### TASK TO COMPLETE
Give the data below again, word for word.

>> begin

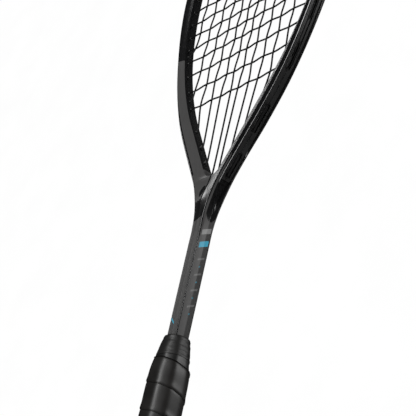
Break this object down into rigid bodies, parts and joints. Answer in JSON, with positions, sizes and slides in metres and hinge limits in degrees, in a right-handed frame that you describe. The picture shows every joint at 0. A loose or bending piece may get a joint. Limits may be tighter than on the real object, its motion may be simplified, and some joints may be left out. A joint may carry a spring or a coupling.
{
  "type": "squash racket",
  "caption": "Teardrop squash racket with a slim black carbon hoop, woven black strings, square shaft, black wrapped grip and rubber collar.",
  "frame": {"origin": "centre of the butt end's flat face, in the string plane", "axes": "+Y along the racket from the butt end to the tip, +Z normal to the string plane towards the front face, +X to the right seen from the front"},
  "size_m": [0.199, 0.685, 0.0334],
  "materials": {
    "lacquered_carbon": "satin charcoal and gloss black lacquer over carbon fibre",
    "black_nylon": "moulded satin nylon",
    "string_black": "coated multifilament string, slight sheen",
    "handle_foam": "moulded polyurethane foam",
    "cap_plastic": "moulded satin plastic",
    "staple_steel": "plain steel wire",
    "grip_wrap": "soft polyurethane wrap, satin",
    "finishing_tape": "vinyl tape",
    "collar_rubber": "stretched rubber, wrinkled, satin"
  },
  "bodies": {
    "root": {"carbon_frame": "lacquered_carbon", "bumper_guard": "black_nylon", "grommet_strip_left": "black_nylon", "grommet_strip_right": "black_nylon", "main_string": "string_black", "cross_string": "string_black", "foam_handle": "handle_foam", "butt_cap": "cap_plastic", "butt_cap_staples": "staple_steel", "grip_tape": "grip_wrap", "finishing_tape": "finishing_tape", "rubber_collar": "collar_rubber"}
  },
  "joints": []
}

>> end

### CORRECT RESULT
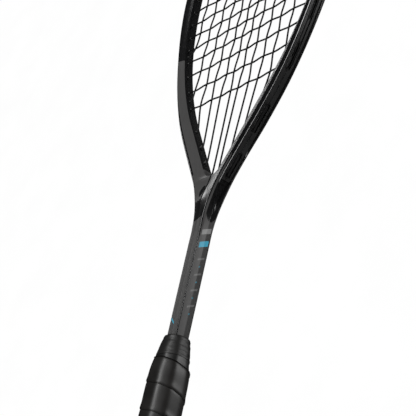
Break this object down into rigid bodies, parts and joints. Answer in JSON, with positions, sizes and slides in metres and hinge limits in degrees, in a right-handed frame that you describe. The picture shows every joint at 0. A loose or bending piece may get a joint. Limits may be tighter than on the real object, its motion may be simplified, and some joints may be left out. A joint may carry a spring or a coupling.
{
  "type": "squash racket",
  "caption": "Teardrop squash racket with a slim black carbon hoop, woven black strings, square shaft, black wrapped grip and rubber collar.",
  "frame": {"origin": "centre of the butt end's flat face, in the string plane", "axes": "+Y along the racket from the butt end to the tip, +Z normal to the string plane towards the front face, +X to the right seen from the front"},
  "size_m": [0.199, 0.685, 0.0334],
  "materials": {
    "lacquered_carbon": "satin charcoal and gloss black lacquer over carbon fibre",
    "black_nylon": "moulded satin nylon",
    "string_black": "coated multifilament string, slight sheen",
    "handle_foam": "moulded polyurethane foam",
    "cap_plastic": "moulded satin plastic",
    "staple_steel": "plain steel wire",
    "grip_wrap": "soft polyurethane wrap, satin",
    "finishing_tape": "vinyl tape",
    "collar_rubber": "stretched rubber, wrinkled, satin"
  },
  "bodies": {
    "root": {"carbon_frame": "lacquered_carbon", "bumper_guard": "black_nylon", "grommet_strip_left": "black_nylon", "grommet_strip_right": "black_nylon", "main_string": "string_black", "cross_string": "string_black", "foam_handle": "handle_foam", "butt_cap": "cap_plastic", "butt_cap_staples": "staple_steel", "grip_tape": "grip_wrap", "finishing_tape": "finishing_tape", "rubber_collar": "collar_rubber"}
  },
  "joints": []
}